Each party called one witness, Ms. Thompson for the petitioner — the respondent for himself. Predictably, the testimony was quite disparate. The petitioner alleged that the parties met in mid-August of 1972, first had sex two weeks later and continued these relations through May of 1973. The respondent stated that they had met in May of 1972, commenced sexual relations one week later and terminated their relationship in July of 1972. Further, that he was never with the petitioner from July of 1972 to August of 1973, the month of the child’s birth. On the witness stand, the petitioner averred that she discovered that she was pregnant in April of 1973, in her bill of particulars she stated that it was in January of that year.

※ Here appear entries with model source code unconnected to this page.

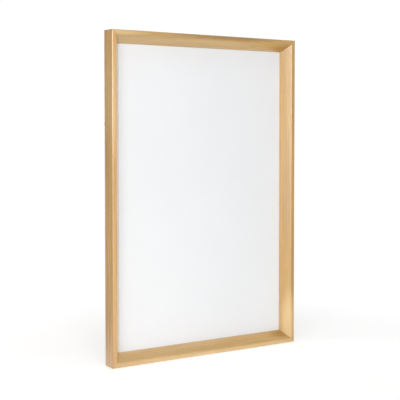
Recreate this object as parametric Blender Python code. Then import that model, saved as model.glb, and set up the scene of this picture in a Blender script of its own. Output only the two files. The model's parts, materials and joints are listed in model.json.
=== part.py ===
"""Deep-set floating frame for a 600 x 900 mm board, hung on a wall by two strap hangers.

Four mitred wooden rails rake inwards from a thin front lip to a white board that sits 32 mm behind the lip.
The board is stiffened by a strainer, closed by a backing board and held by turn buttons.
X runs to the right as seen from the front, Y from the front to the wall, and Z up.
The origin is the middle of the wall plane, which the rear faces of the four bumpers lie in.
"""

import math

import bmesh
import bpy
from mathutils import Matrix, Vector

# ---- driving dimensions, in metres ----
BOARD_WIDTH, BOARD_HEIGHT = 0.600, 0.900
BOARD_CLEARANCE = 0.001  # round the boards, inside the rabbet
RABBET_WALL = 0.0165  # thickness of a rail beside the boards
LIP_WIDTH = 0.013  # flat front face of a rail
RAKE = 0.0225  # how far the inner wall leans in, from the lip to the board
NOSE = 0.0015  # straight edge where the raked wall meets the board
RECESS = 0.032  # from the lip back to the rabbet's seat
RAIL_DEPTH = 0.047
STANDOFF = 0.006  # from the rails' rear faces to the wall plane
GAP = 0.0003  # between pieces that touch

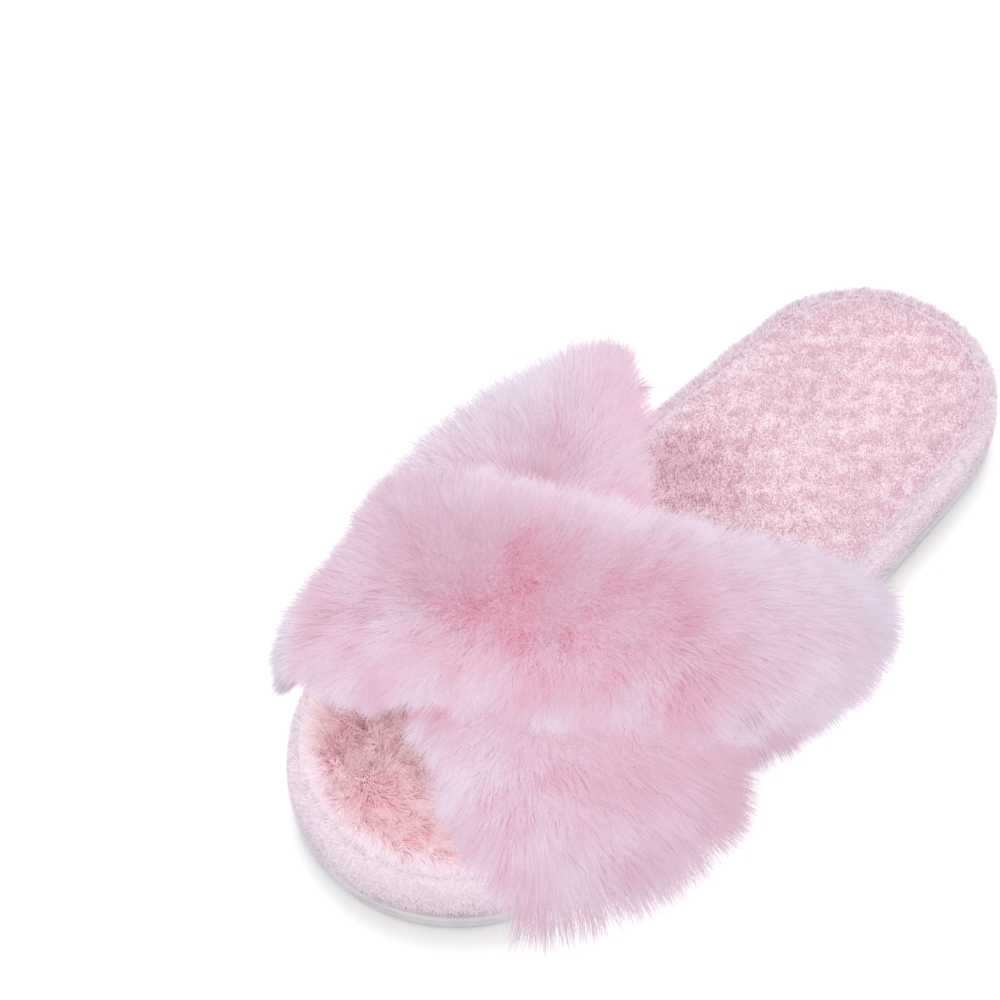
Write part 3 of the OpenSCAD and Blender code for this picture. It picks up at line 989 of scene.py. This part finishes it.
def area_light(name, place, size, power):
    """A round soft light, placed in metres, that points at the slipper."""
    data = bpy.data.lights.new(name, "AREA")
    data.shape = "DISK"
    data.size = size
    data.energy = power
    light = bpy.data.objects.new(name, data)
    bpy.context.scene.collection.objects.link(light)
    light.location = place
    light.rotation_euler = (Vector(LIGHT_AIM) - Vector(place)).to_track_quat("-Z", "Y").to_euler()


def make_light():
    world = bpy.data.worlds.new("studio")
    world.use_nodes = True
    world.node_tree.nodes["Background"].inputs["Color"].default_value = (1, 0.99, 1, 1)
    world.node_tree.nodes["Background"].inputs["Strength"].default_value = 1.0
    bpy.context.scene.world = world
    area_light("key", (-0.5, 0.5, 1.7), 1.0, 14)
    area_light("fill", (1.0, -1.3, 1.3), 1.3, 5)


# Where the camera looks from, in degrees round and above the toe's direction, and its lens in millimetres.
CAMERA_AZIMUTH = 40.0
CAMERA_ELEVATION = 52.5
CAMERA_DISTANCE = 989.0
CAMERA_AIM = (-46.8, -16.3, 30.0)
CAMERA_LENS = 123.7


def make_camera():
    data = bpy.data.cameras.new("camera")
    data.lens = CAMERA_LENS
    data.sensor_width = 36
    camera = bpy.data.objects.new("camera", data)
    bpy.context.scene.collection.objects.link(camera)
    azimuth = math.radians(CAMERA_AZIMUTH)
    elevation = math.radians(CAMERA_ELEVATION)
    back = Vector((math.sin(azimuth) * math.cos(elevation), -math.cos(azimuth) * math.cos(elevation),
                   math.sin(elevation)))
    camera.location = (Vector(CAMERA_AIM) + back * CAMERA_DISTANCE) * MM
    camera.rotation_euler = (-back).to_track_quat("-Z", "Y").to_euler()
    bpy.context.scene.camera = camera


# ---------- build ----------

make_camera()
make_light()
make_stage()
bpy.context.scene.view_settings.view_transform = "Standard"

make_outsole()
rim_rows = make_rim()
make_rim_nap(rim_rows)
make_rim_stitches()
make_footbed()
make_footbed_pile()
make_strap_cloth(UNDER_STRAP, "under_strap")
make_strap_cloth(TOP_STRAP, "top_strap")
make_strap_fur(UNDER_STRAP, "under_strap", UNDER_HAIRS, UNDER_PIECES, 100)
make_strap_fur(TOP_STRAP, "top_strap", TOP_HAIRS, TOP_PIECES, 200)
for node, material in (
        ("midsole", BOARD_FOAM), ("insole_board", FIBRE_BOARD), ("comfort_foam", SOFT_FOAM),
        ("under_strap_padding", SOFT_FOAM), ("top_strap_padding", SOFT_FOAM),
        ("footbed_seam", SEAM_THREAD), ("under_strap_seam", SEAM_THREAD), ("top_strap_seam", SEAM_THREAD)):
    finish_cad_node(node, material)
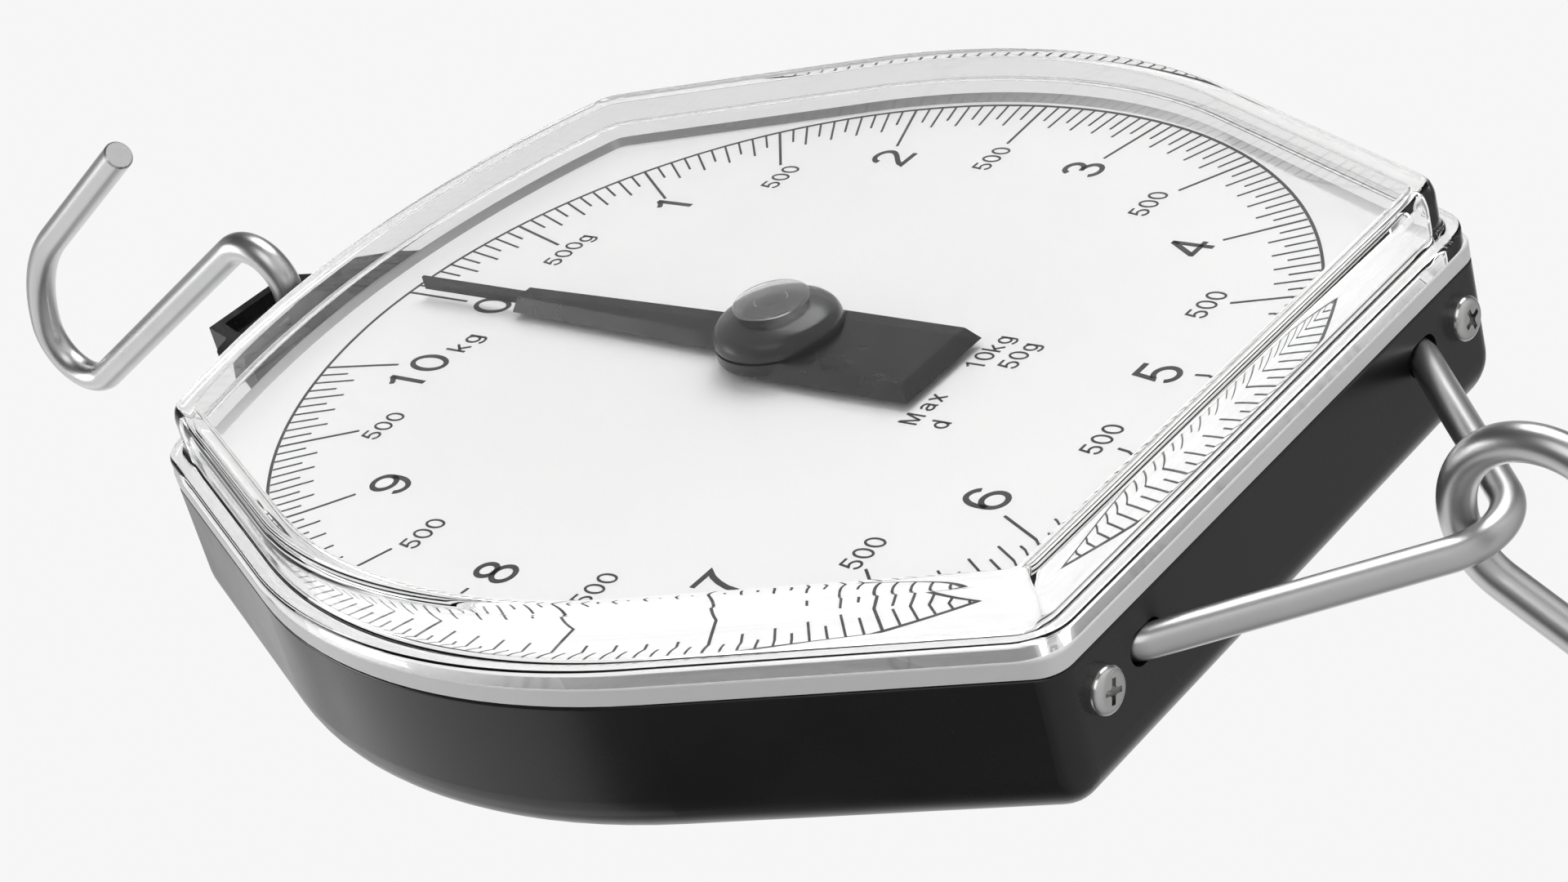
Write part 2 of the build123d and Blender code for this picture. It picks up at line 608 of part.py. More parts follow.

She testified that she had informed respondent of her pregnancy on the last day of April or the first day of May, 1973. In her bill of particulars, she related that she had told the respondent of her pregnancy in January of 1973. Contrary to her courtroom statement, the bill of particulars notes that intercourse commenced at the end of September or the end of October, 1972. The court is mindful that some eight years have passed between the time of the mother’s and alleged putative father’s relationship. This alone could explain the discrepancies in the witnesses’ testimony, however, the many inconsistencies between mother’s testimony and her bill of particulars, both 1981 vintage, cannot be explained easily or otherwise. It is beyond cavil that a paternity petition be established by evidence that is clear, convincing and entirely satisfactory *677(Matter of Department of Social Servs. of Orange County v Alan K., 69 AD2d 861; Matter of Commissioner of Social Servs. of N.Y. v James H., 65 AD2d 772; Matter of Snyder v Davis, 53 AD2d 1026). The petitioner’s testimony herein absolutely precludes such a finding; the petition is accordingly dismissed.